Doctors Adrift for a good cause

Doctors Adrift for a good cause

It seems that we live in a time where recognition requires extremity. Some 4,000 people have climbed Everest (ho hum), over 36,000 people ran the London Marathon last year (yawn), and 536 people have ventured into space.

Ok well that last one’s still a pretty exclusive club yet not nearly exclusive as the one junior doctors, Ted Welman and Jack Faulkner – otherwise known as Doctors Adrift –  hope to join in about three months time.

Welman and Faulkner, both 26-year-old medical doctors working in south London, are hoping to join the honour roll of intrepid adventurers who’ve made the journey across the Indian Ocean in a rowing boat, and all in the name of a good cause. The pair hopes to raise an impressive  £100,000 for Médecins sans Frontières – a global medical charity that provides much needed emergency medical care in areas affected by conflict, epidemics or natural disasters – in completion of the attempt.

Ruminating on extremity, we spoke with Welman and Faulkner just before they launched from Geraldton, Western Australia, on March 16th – and asked them about their plans and hopes for the journey ahead.

“I think people are bored”, says Welman over the phone from Geraldton, where the pair had just completed a last minute training session, “ to get noticed – to raise the kind of money we’re hoping to raise – the journey needed to be grand. Luckily it was something we were planning to do anyway!”

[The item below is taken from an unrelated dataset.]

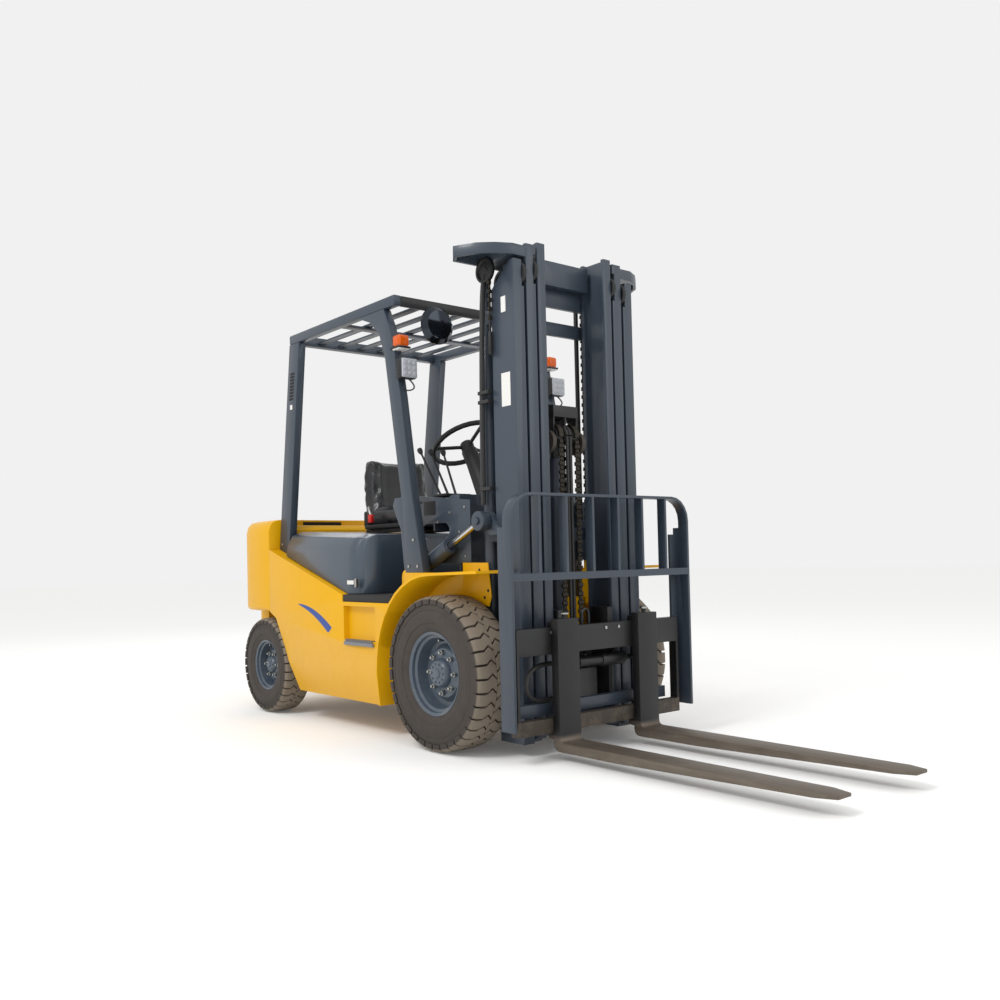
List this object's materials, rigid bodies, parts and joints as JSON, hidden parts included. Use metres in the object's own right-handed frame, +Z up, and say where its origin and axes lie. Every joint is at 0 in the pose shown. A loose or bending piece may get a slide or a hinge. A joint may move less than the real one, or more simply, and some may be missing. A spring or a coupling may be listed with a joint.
{
  "type": "forklift truck",
  "caption": "Counterbalance truck with a tilting telescopic mast, side-shifting carriage, adjustable forks, load backrest, overhead guard and rear-wheel steering.",
  "frame": {"origin": "on the ground at the centre of the truck's outline, forks included", "axes": "+Z up, -Y towards the fork tips, +X to the truck's left side"},
  "size_m": [1.15, 3.842, 2.175],
  "materials": {
    "yellow_paint": "gloss",
    "grey_paint": "satin",
    "black_paint": "satin",
    "rim_paint": "satin",
    "tyre_rubber": "matt",
    "black_rubber": "matt",
    "black_plastic": "matt",
    "fork_steel": "worn",
    "chrome": "polished",
    "cast_metal": "rough",
    "chain_steel": "oiled",
    "seat_vinyl": "satin"
  },
  "bodies": {
    "chassis": {"chassis_frame": "yellow_paint", "floor_plate": "black_rubber", "engine_block": "cast_metal", "counterweight": "yellow_paint", "radiator_cover": "yellow_paint", "cowl": "grey_paint", "steering_column": "black_plastic", "control_levers": "black_plastic", "guard_roof": "grey_paint", "guard_front_leg_left": "grey_paint", "guard_front_leg_right": "grey_paint", "guard_rear_leg_left": "grey_paint", "guard_rear_leg_right": "grey_paint", "front_lights_left": "black_plastic", "front_lights_right": "black_plastic", "drive_axle": "cast_metal", "steer_axle": "cast_metal"},
    "engine_hood": {"hood": "grey_paint", "driver_seat": "seat_vinyl"},
    "hand_wheel": {"steering_wheel": "black_plastic"},
    "front_wheel_left": {"front_rim_left": "rim_paint", "front_tyre_left": "tyre_rubber"},
    "front_wheel_right": {"front_rim_right": "rim_paint", "front_tyre_right": "tyre_rubber"},
    "knuckle_left": {"steer_knuckle_left": "cast_metal"},
    "knuckle_right": {"steer_knuckle_right": "cast_metal"},
    "rear_wheel_left": {"rear_rim_left": "rim_paint", "rear_tyre_left": "tyre_rubber"},
    "rear_wheel_right": {"rear_rim_right": "rim_paint", "rear_tyre_right": "tyre_rubber"},
    "mast": {"mast_outer": "grey_paint", "lift_barrel_left": "grey_paint", "lift_barrel_right": "grey_paint"},
    "mast_stage_two": {"mast_middle": "grey_paint"},
    "mast_stage_three": {"mast_inner": "grey_paint", "free_lift_barrel": "grey_paint"},
    "lift_head": {"crosshead": "black_paint"},
    "lift_carriage": {"carriage": "grey_paint", "lift_chains": "chain_steel"},
    "shifter": {"side_shifter": "black_paint", "load_backrest": "grey_paint"},
    "left_fork": {"fork_left": "fork_steel"},
    "right_fork": {"fork_right": "fork_steel"},
    "left_tilt_barrel": {"tilt_barrel_left": "grey_paint"},
    "left_tilt_rod": {"tilt_rod_left": "chrome"},
    "right_tilt_barrel": {"tilt_barrel_right": "grey_paint"},
    "right_tilt_rod": {"tilt_rod_right": "chrome"}
  },
  "joints": [
    {"name": "mast_tilt", "type": "hinge", "parent": "chassis", "child": "mast", "pos_m": [0, -0.31, 0.29], "axis": [1, 0, 0], "range_deg": [-6, 6]},
    {"name": "mast_lift", "type": "slide", "parent": "mast", "child": "mast_stage_two", "axis": [0, 0, 1], "range_m": [0, 1.5]},
    {"name": "mast_lift_inner", "type": "slide", "parent": "mast_stage_two", "child": "mast_stage_three", "axis": [0, 0, 1], "range_m": [0, 1.5]},
    {"name": "carriage_lift", "type": "slide", "parent": "mast_stage_three", "child": "lift_carriage", "axis": [0, 0, 1], "range_m": [0, 1.05], "deforming": ["lift_chains"]},
    {"name": "lift_head_rise", "type": "slide", "parent": "mast_stage_three", "child": "lift_head", "axis": [0, 0, 1], "range_m": [0, 0.525]},
    {"name": "side_shift", "type": "slide", "parent": "lift_carriage", "child": "shifter", "axis": [1, 0, 0], "range_m": [-0.1, 0.1]},
    {"name": "left_fork_slide", "type": "slide", "parent": "shifter", "child": "left_fork", "axis": [1, 0, 0], "range_m": [-0.15, 0.17]},
    {"name": "right_fork_slide", "type": "slide", "parent": "shifter", "child": "right_fork", "axis": [1, 0, 0], "range_m": [-0.17, 0.15]},
    {"name": "left_tilt_swing", "type": "hinge", "parent": "chassis", "child": "left_tilt_barrel", "pos_m": [0.41, 0.171, 0.74994], "axis": [1, 0, 0], "range_deg": [-3.42, 3.42]},
    {"name": "left_tilt_stroke", "type": "slide", "parent": "left_tilt_barrel", "child": "left_tilt_rod", "axis": [0, -0.9107, 0.4131], "range_m": [-0.0647, 0.0647]},
    {"name": "right_tilt_swing", "type": "hinge", "parent": "chassis", "child": "right_tilt_barrel", "pos_m": [-0.41, 0.171, 0.74994], "axis": [1, 0, 0], "range_deg": [-3.42, 3.42]},
    {"name": "right_tilt_stroke", "type": "slide", "parent": "right_tilt_barrel", "child": "right_tilt_rod", "axis": [0, -0.9107, 0.4131], "range_m": [-0.0647, 0.0647]},
    {"name": "hood_hinge", "type": "hinge", "parent": "chassis", "child": "engine_hood", "pos_m": [0, 1.201, 0.982], "axis": [-1, 0, 0], "range_deg": [0, 60]},
    {"name": "steer_left", "type": "hinge", "parent": "chassis", "child": "knuckle_left", "pos_m": [0.365, 1.411, 0.262], "axis": [0, 0, 1], "range_deg": [-60, 60]},
    {"name": "steer_right", "type": "hinge", "parent": "chassis", "child": "knuckle_right", "pos_m": [-0.365, 1.411, 0.262], "axis": [0, 0, 1], "range_deg": [-60, 60]},
    {"name": "hand_wheel_turn", "type": "hinge", "parent": "chassis", "child": "hand_wheel", "pos_m": [0, 0.261, 1.41], "axis": [0, 0.5195, 0.8545], "range_deg": [-720, 720]},
    {"name": "front_left_spin", "type": "hinge", "parent": "chassis", "child": "front_wheel_left", "pos_m": [0.478, -0.189, 0.337], "axis": [1, 0, 0], "continuous": true},
    {"name": "front_right_spin", "type": "hinge", "parent": "chassis", "child": "front_wheel_right", "pos_m": [-0.478, -0.189, 0.337], "axis": [1, 0, 0], "continuous": true},
    {"name": "rear_left_spin", "type": "hinge", "parent": "knuckle_left", "child": "rear_wheel_left", "pos_m": [0.487, 1.411, 0.262], "axis": [1, 0, 0], "continuous": true},
    {"name": "rear_right_spin", "type": "hinge", "parent": "knuckle_right", "child": "rear_wheel_right", "pos_m": [-0.487, 1.411, 0.262], "axis": [1, 0, 0], "continuous": true}
  ],
  "couplings": [
    {"joint": "mast_lift_inner", "follows": "mast_lift", "ratio": 1},
    {"joint": "lift_head_rise", "follows": "carriage_lift", "ratio": 0.5},
    {"joint": "left_tilt_swing", "follows": "mast_tilt", "ratio": 0.57},
    {"joint": "left_tilt_stroke", "follows": "mast_tilt", "m_per_rad": 0.6175},
    {"joint": "right_tilt_swing", "follows": "mast_tilt", "ratio": 0.57},
    {"joint": "right_tilt_stroke", "follows": "mast_tilt", "m_per_rad": 0.6175},
    {"joint": "steer_right", "follows": "steer_left", "ratio": 1},
    {"joint": "hand_wheel_turn", "follows": "steer_left", "ratio": -12}
  ]
}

“People have been unbelievably generous with us – including Karma Group. They were quick to come on board as one of the major sponsors, we just wouldn’t be able to do it without them.”

The pair left Geraldton on the 16th of March and hopes to complete the 3,600-mile journey to Port Louis, Mauritius, in approximately three months. Along the way, they expect to confront obstacles as various as whales (lovely, but only when they’re far away enough to not capsize your boat, says Welman), commercial shipping, 50ft waves and the rather toothy problem of travelling along one of the major migratory corridors of the Great White Shark.

“Because we’re moving relatively slowly (under row only), one of us will have to get in the water once a week to scrape of barnacles and the like”, says Welman. “Needless to say the other will be keeping a keen lookout!”

Despite the sheer scale of the operation (pun intended) that Welman and Faulkner are due to undertake, they have managed to take planning, training and the welter of emotions about the journey in their stride.

“It’s something we’ve both dreamed of, as far back as medical school, but then university took precedence over everything else and we had to put it on the shelf for five years or so.”

“So many of these kinds of attempts fall over before the boat’s even in the water, so we’re extremely thankful to all our sponsors for helping us get to this point.”

Those wishing to support Doctors Adrift in their intrepid attempt can donate via the pair’s Pledgeit link, simply go to: https://www.pledgit.net/campaign/9RTdql

UPDATE on the 12th of May: The Junior Doctors Adrift are World Record holders! Congratulations to Ted Welman and Jack Faulkner for their epic 3,600-mile journey from Geraldton in Western Australia to Mauritius! Welcome back!